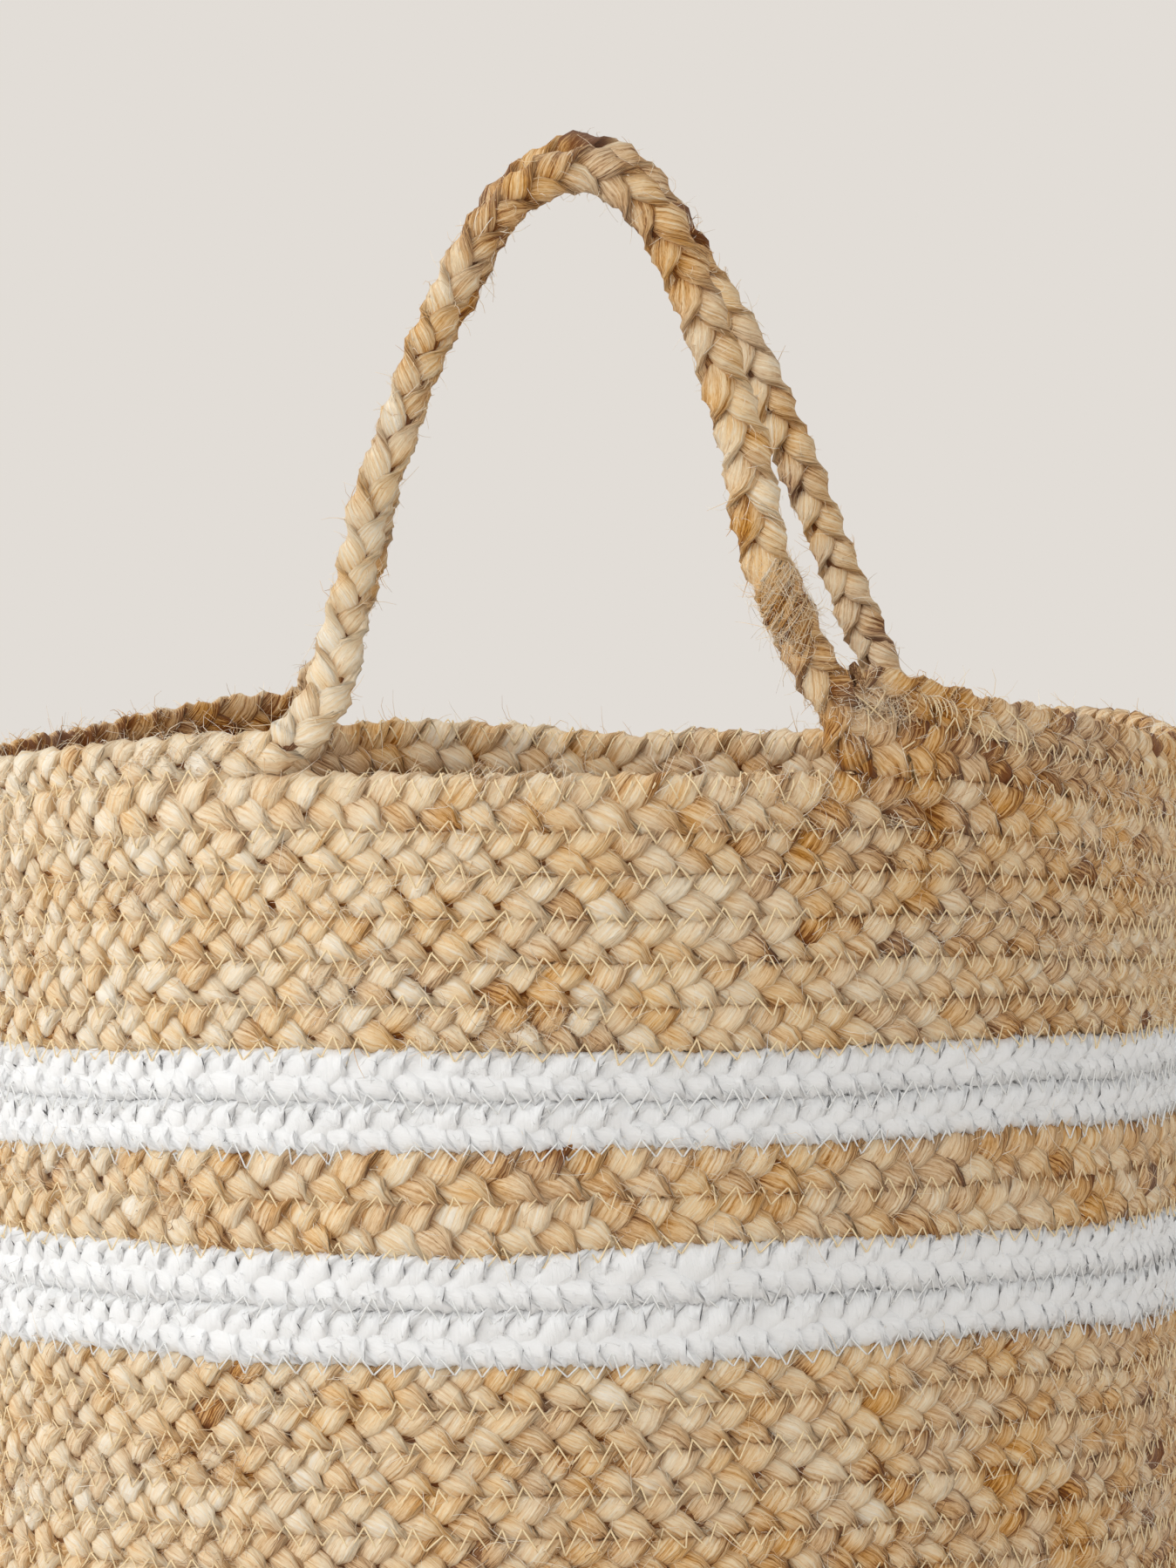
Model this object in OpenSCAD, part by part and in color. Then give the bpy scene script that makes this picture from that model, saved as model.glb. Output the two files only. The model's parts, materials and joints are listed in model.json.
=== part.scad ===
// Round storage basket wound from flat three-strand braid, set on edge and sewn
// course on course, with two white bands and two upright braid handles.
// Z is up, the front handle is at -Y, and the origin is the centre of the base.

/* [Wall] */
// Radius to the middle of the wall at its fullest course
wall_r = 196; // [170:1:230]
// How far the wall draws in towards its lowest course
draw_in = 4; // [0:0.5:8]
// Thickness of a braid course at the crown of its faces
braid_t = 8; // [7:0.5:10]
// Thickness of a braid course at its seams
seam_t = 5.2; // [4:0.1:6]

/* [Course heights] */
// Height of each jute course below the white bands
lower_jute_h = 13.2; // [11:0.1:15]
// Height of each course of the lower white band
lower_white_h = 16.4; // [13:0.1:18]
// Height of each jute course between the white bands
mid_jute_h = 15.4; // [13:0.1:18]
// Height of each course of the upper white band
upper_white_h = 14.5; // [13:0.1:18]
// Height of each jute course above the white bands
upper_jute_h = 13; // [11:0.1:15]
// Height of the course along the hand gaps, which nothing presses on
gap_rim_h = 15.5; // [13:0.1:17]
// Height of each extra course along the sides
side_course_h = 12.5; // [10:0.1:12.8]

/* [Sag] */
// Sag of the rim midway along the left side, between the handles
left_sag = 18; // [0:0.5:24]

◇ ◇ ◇

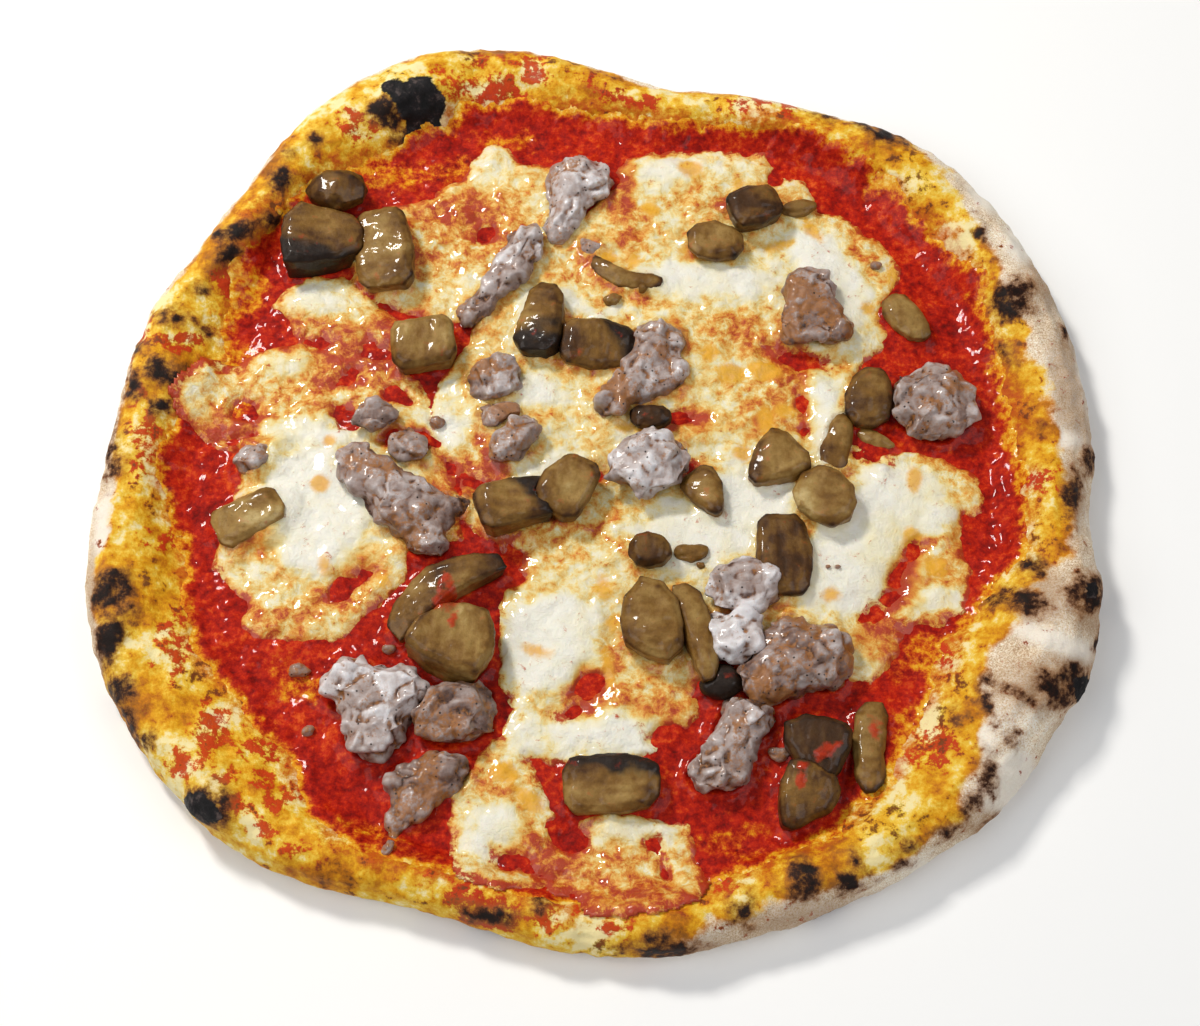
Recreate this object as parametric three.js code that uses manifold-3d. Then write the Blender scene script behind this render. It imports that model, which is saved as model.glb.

◇ ◇ ◇

## What the exercise asks
Print the lines from the line containing "Model this object" to the line containing "of the base.", both ends included, exactly and with nothing added.

## Written solution
Model this object in OpenSCAD, part by part and in color. Then give the bpy scene script that makes this picture from that model, saved as model.glb. Output the two files only. The model's parts, materials and joints are listed in model.json.
=== part.scad ===
// Round storage basket wound from flat three-strand braid, set on edge and sewn
// course on course, with two white bands and two upright braid handles.
// Z is up, the front handle is at -Y, and the origin is the centre of the base.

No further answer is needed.